Glück im Unglück gebe es trotzdem auch: Bisher musste noch kein Tier aus Gründen der Energiekrise im Tierschutzheim abgewiesen werden. In anderen Tierheimen in Deutschland sehe das anders aus, vor allem wenn es sich um Exoten oder Reptilien handle, die viel Wärme bräuchten.

Schmerzlich seien die steigenden Kosten im Tierschutzheim Konstanz an anderen Enden, wie Andrea Doll erklärt: „Die Energiekrise hat natürlich noch mehr Folgen, und zwar indirekt dadurch, dass alles teurer wird. Wir brauchen einen neuen Zaun, neue Dachrinnen – da kommen dann schnell mal 100.000 Euro zusammen, die in der Höhe nicht eingeplant waren.“ Staatliche Unterstützung gibt es für die Tierheime nicht. Zwar gibt es die Möglichkeit, Mitglied im Landestierschutzbund zu werden, und sich so im Dachverband Deutscher Tierschutzbund oder einzeln mit anderen Tierheimen abzusprechen. Aber letztendlich sind alle Tierheime eigenständig und selbst für ihre Finanzierung verantwortlich.

Wo wir mit anpacken können

Keine Sorge, die Überschrift soll niemanden abschrecken, der zuhause nicht ein eigenes Haustier und jahrelange Erfahrung hat: Das Tierschutzheim freut sich über die Hilfe von jedem mit etwas handwerklichem Geschick und Tatkraft.

Andrea Doll und Heidi Schätzle sprechen im Interview über die Energiekrise im Tierheim. Foto: Marie-Louis Kindsvater

Am Ende der kleinen Führung durch das verwinkelte Heim zeigt Heidi Schätzle die kleine Baustelle, auf der der Hausmeister im Begriff ist, einen neuen Kaninchenstall zu bauen. Schleppend geht das Projekt vor allem voran, weil es mühsam sei, allein sowohl den Beton zu mischen als auch zu mauern. Helfende Hände sind hier also auf der Baustelle, aber auch bei allen Projekten willkommen. In Absprache mit dem Tierheim lassen sich auch eigene Projekte umsetzen.

Andere Aufgaben im Tierheim erfordern dann doch mehr Expertise: „Dinge wie der Nacht- und Notdienst brauchen halt eine gewisse Einarbeitung und auch Erfahrung. Das kann man dann eigentlich erst richtig nach einem Jahr.“

Wer sich also angesprochen fühlt und sich gerne einbringen möchte, kann sich per E-Mail an das Tierheim wenden, sollte aber etwas Geduld mitbringen.

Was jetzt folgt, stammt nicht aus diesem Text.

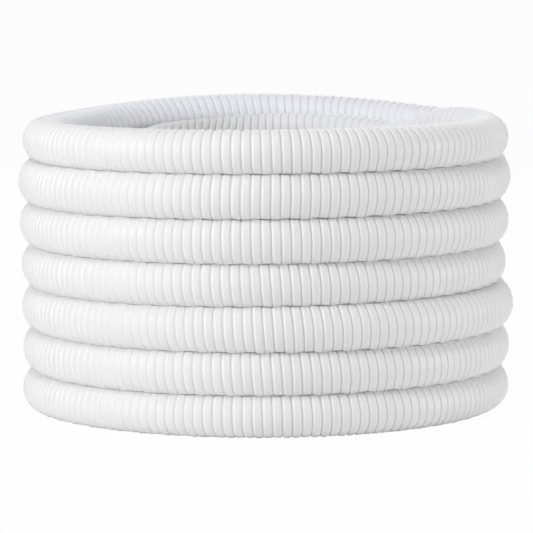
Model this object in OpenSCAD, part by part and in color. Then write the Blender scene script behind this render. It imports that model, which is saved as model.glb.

Denn einen klar strukturierten Tagesablauf hat es hier laut der Leiterin noch nie gegeben. „Könnte aber gefährlich sein, hier was zu machen“, fügt sie hinzu und streichelt Idefix auf ihrem Schoß, „so bin ich nämlich auch hierher gekommen. Ich habe während meines Studiums auch ein Mal einen Vogel vorbeigebracht, und bin dann hier hängen geblieben.“ In die Zukunft blicken Heidi Schätzle und Andrea Doll ohne Zweifel positiv, trotz Energiekrise. Idefix und seine tierischen Mitbewohner müssen sich um ihr warmes, wohliges Zuhause keine Sorgen machen.